Monday, September 14, 2015

Our First Day of Classical Conversations

Today was Rosh Hashanah, so the district where I work makes it an "unassigned" day, meaning that I got the day off and was able to join my four year old for her first-ever day of Classical Conversations.
One of the things she learned today was how to run under a turning jump rope (not part of the CC curriculum). ;)
In class, they had a drawing lesson. They had to look at the owl and break it down into circles, dots, straight lines, curved lines, and angled lines.
She did such a good job looking closely!
They were introduced to the scientific method, and looked at the parts of a seed. At home, when she was telling our neighbor about her day, she was able to tell about how she made "a hypothesis, which means guess."
They played Jenga to review, using the different colors for different subjects. My daughter's favorite color is green (geography), so whenever it was her turn, they reviewed the Fertile Crescent.
She played in the gym, and then outside, and...
...was so tired that she fell asleep on the bus ride home. It was a good day.

Wellbeing Festival

Saturday was Santa Monica's Wellbeing Festival. The event was within walking distance from our house, so we stopped by to see what was going on. The first thing we saw was a cooking demonstration, and when the chef said that if anyone from the audience wanted to help, they should just come up, my four year old did just that.

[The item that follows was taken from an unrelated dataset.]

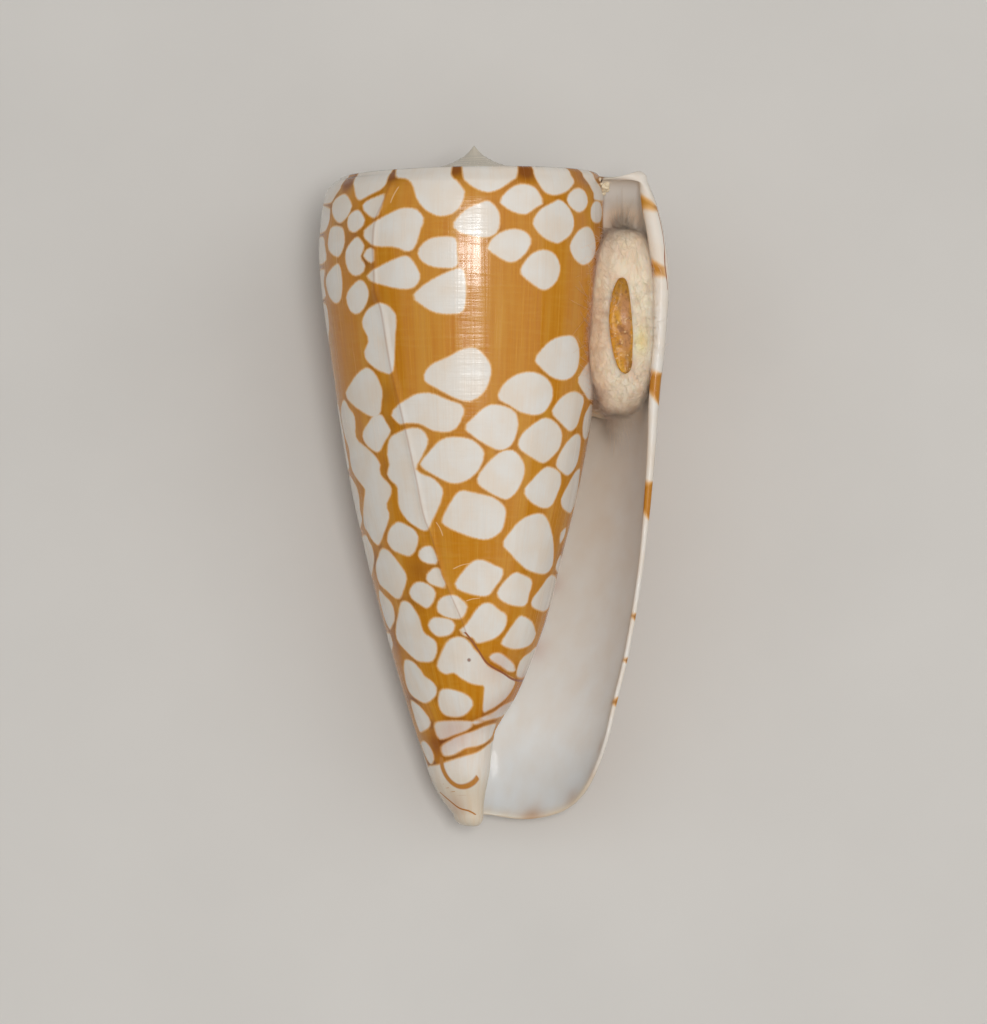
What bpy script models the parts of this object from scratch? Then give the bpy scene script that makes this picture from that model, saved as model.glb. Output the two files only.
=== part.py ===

They got her a chair and the chef made her his sous chef. ;)
 She won a hat.
 We took a ride in the Shakey Quakey School House (an earthquake simulator).
 My daughter dressed up at Cirque du Soleil's booth for their new show Kurios...
 Then she got a ride on a balance bike at the bike safety stall.
 She did a fitness test.
And she took an exercise class.

She had lots of fun, I had fun watching her, and it was free!